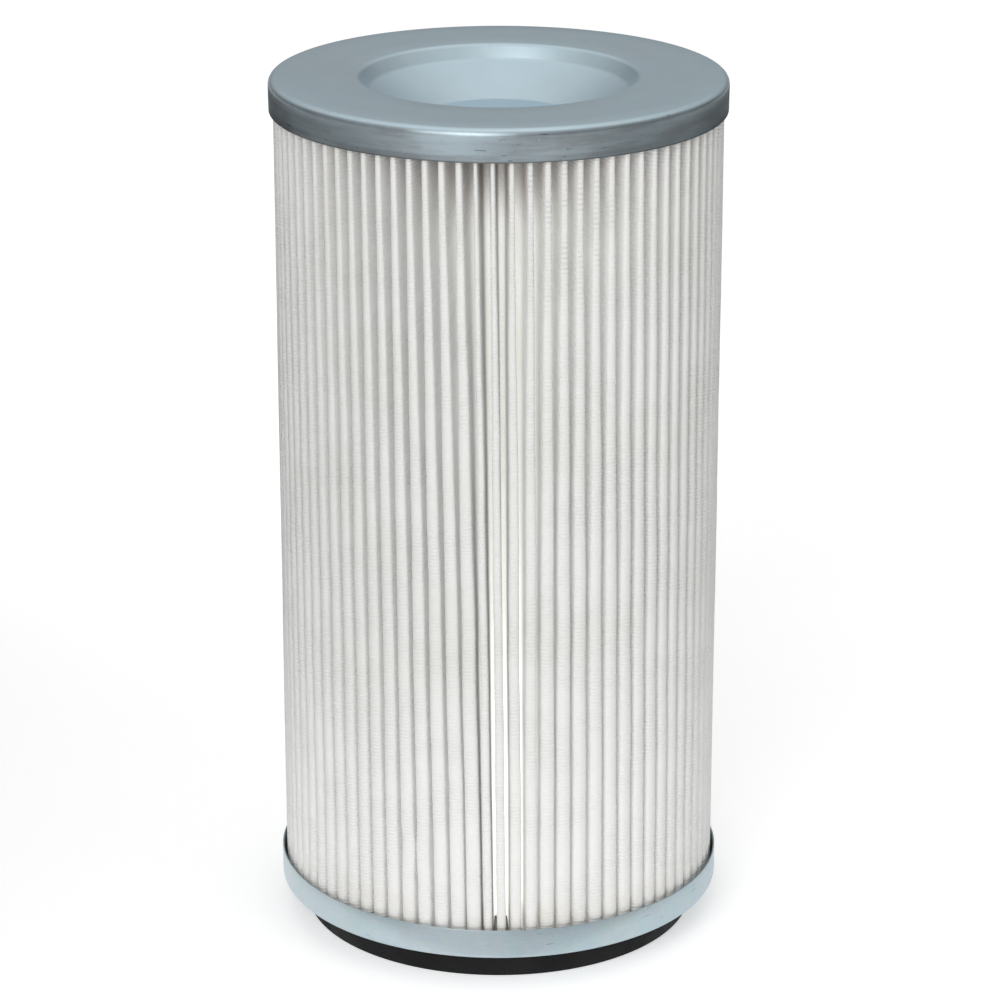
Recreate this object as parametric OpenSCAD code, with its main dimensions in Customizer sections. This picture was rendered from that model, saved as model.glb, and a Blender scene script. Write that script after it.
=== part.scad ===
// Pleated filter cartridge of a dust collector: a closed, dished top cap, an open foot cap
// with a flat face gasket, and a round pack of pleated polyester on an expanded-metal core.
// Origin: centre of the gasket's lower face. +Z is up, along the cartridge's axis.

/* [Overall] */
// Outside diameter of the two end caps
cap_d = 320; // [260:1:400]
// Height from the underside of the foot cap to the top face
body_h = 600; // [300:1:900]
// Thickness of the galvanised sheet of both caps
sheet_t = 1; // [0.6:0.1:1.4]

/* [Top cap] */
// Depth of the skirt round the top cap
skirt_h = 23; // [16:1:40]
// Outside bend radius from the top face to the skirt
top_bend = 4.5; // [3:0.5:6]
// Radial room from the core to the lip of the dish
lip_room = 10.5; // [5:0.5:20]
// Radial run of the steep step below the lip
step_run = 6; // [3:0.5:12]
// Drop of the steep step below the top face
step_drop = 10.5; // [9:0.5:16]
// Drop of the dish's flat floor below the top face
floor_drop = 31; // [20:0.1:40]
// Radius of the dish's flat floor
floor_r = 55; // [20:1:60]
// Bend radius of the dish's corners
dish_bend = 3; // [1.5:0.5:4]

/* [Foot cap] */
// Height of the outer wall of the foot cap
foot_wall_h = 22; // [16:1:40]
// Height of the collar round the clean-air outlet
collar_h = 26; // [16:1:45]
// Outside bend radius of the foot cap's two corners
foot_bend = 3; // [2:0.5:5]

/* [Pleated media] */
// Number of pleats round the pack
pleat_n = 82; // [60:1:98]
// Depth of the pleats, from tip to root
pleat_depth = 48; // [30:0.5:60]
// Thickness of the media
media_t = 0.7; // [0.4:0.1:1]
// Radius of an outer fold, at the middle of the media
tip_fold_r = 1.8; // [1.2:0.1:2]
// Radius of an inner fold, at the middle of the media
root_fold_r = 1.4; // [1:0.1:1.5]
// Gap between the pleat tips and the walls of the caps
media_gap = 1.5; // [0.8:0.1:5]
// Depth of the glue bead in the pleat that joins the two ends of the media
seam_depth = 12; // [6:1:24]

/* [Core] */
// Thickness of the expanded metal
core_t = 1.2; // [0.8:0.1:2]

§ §

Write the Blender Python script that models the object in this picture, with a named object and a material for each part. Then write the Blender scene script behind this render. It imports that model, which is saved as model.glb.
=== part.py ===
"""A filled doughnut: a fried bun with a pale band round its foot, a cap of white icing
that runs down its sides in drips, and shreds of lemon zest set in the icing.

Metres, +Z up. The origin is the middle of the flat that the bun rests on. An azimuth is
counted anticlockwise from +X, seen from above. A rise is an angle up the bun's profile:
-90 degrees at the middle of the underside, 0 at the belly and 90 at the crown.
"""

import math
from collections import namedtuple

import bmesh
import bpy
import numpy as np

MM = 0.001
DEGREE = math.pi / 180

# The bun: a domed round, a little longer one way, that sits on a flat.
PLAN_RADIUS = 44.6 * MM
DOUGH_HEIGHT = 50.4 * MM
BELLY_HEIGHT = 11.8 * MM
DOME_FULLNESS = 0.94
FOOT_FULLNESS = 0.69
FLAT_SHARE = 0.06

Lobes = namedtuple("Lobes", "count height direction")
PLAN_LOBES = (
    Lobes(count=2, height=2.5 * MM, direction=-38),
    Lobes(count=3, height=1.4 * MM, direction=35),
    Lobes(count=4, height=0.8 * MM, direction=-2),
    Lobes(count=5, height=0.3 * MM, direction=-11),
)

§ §

Your task is to output exactly the lines from the one with "Recreate this object" through the one with "sheet_t = 1; // [0.6:0.1:1.4]", counting both ends.

Recreate this object as parametric OpenSCAD code, with its main dimensions in Customizer sections. This picture was rendered from that model, saved as model.glb, and a Blender scene script. Write that script after it.
=== part.scad ===
// Pleated filter cartridge of a dust collector: a closed, dished top cap, an open foot cap
// with a flat face gasket, and a round pack of pleated polyester on an expanded-metal core.
// Origin: centre of the gasket's lower face. +Z is up, along the cartridge's axis.

/* [Overall] */
// Outside diameter of the two end caps
cap_d = 320; // [260:1:400]
// Height from the underside of the foot cap to the top face
body_h = 600; // [300:1:900]
// Thickness of the galvanised sheet of both caps
sheet_t = 1; // [0.6:0.1:1.4]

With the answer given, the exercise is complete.